■ **Exercise requirements**: Using the data below, output the first line and every line after it up to and including the line containing "return np.stack([a, b, c, d], axis=1).tolist()", exactly as written and with nothing added.

■ **Data lines**:
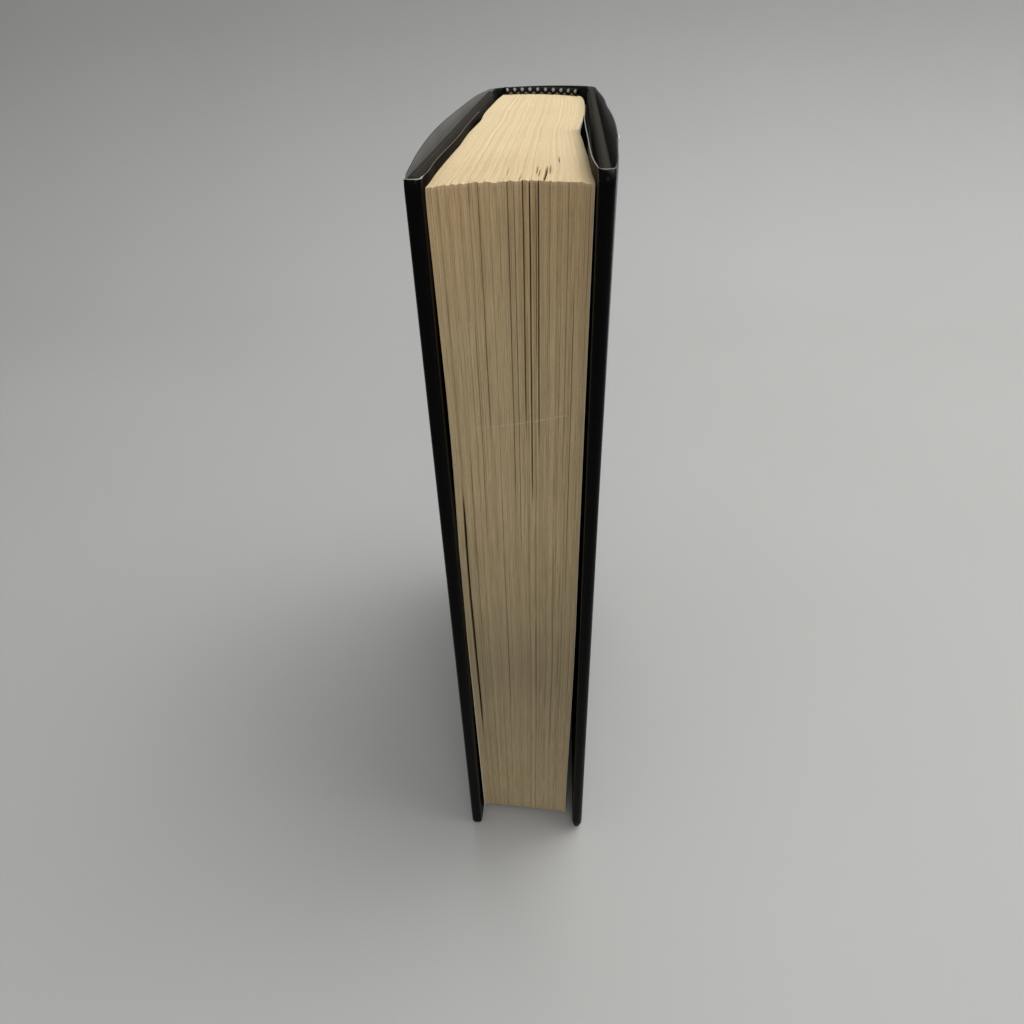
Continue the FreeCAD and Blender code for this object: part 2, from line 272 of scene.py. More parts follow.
def merge_and_sharpen(piece, angle=40.0, distance=1e-6):
    """Joins points that coincide, turns the faces outwards and keeps sharp edges sharp."""
    shape = bmesh.new()
    shape.from_mesh(piece.data)
    bmesh.ops.remove_doubles(shape, verts=shape.verts, dist=distance)
    bmesh.ops.recalc_face_normals(shape, faces=shape.faces)
    shape.to_mesh(piece.data)
    shape.free()
    piece.data.set_sharp_from_angle(angle=math.radians(angle))


def grid_faces(index):
    """Quads over a 2-D array of vertex numbers."""
    a = index[:-1, :-1].ravel()
    b = index[1:, :-1].ravel()
    c = index[1:, 1:].ravel()
    d = index[:-1, 1:].ravel()
    return np.stack([a, b, c, d], axis=1).tolist()


def sheet_normals(grid):
    """Unit normals over a 2-D array of points."""
    along = np.gradient(grid, axis=0)
    across = np.gradient(grid, axis=1)
    normals = np.cross(along, across)
    return normals / np.maximum(np.linalg.norm(normals, axis=2, keepdims=True), 1e-12)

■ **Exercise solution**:
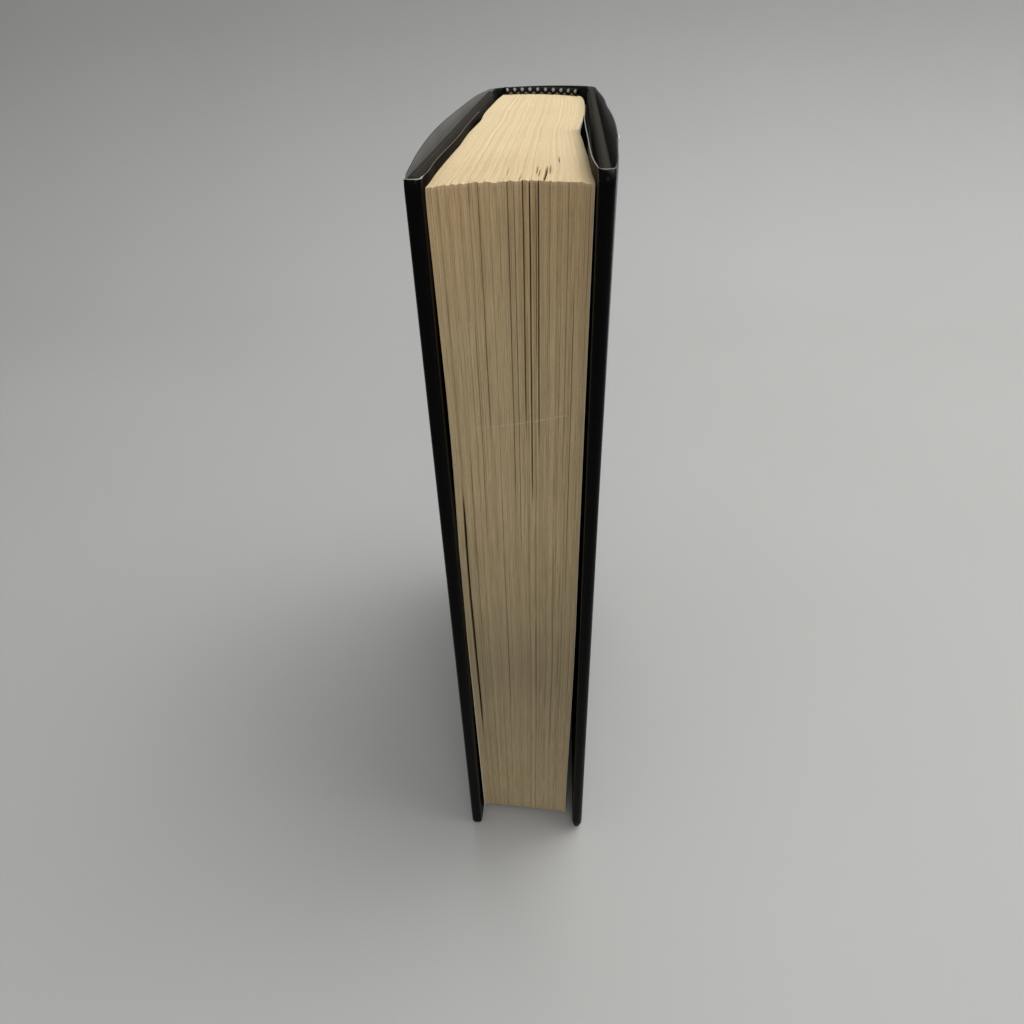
Continue the FreeCAD and Blender code for this object: part 2, from line 272 of scene.py. More parts follow.
def merge_and_sharpen(piece, angle=40.0, distance=1e-6):
    """Joins points that coincide, turns the faces outwards and keeps sharp edges sharp."""
    shape = bmesh.new()
    shape.from_mesh(piece.data)
    bmesh.ops.remove_doubles(shape, verts=shape.verts, dist=distance)
    bmesh.ops.recalc_face_normals(shape, faces=shape.faces)
    shape.to_mesh(piece.data)
    shape.free()
    piece.data.set_sharp_from_angle(angle=math.radians(angle))


def grid_faces(index):
    """Quads over a 2-D array of vertex numbers."""
    a = index[:-1, :-1].ravel()
    b = index[1:, :-1].ravel()
    c = index[1:, 1:].ravel()
    d = index[:-1, 1:].ravel()
    return np.stack([a, b, c, d], axis=1).tolist()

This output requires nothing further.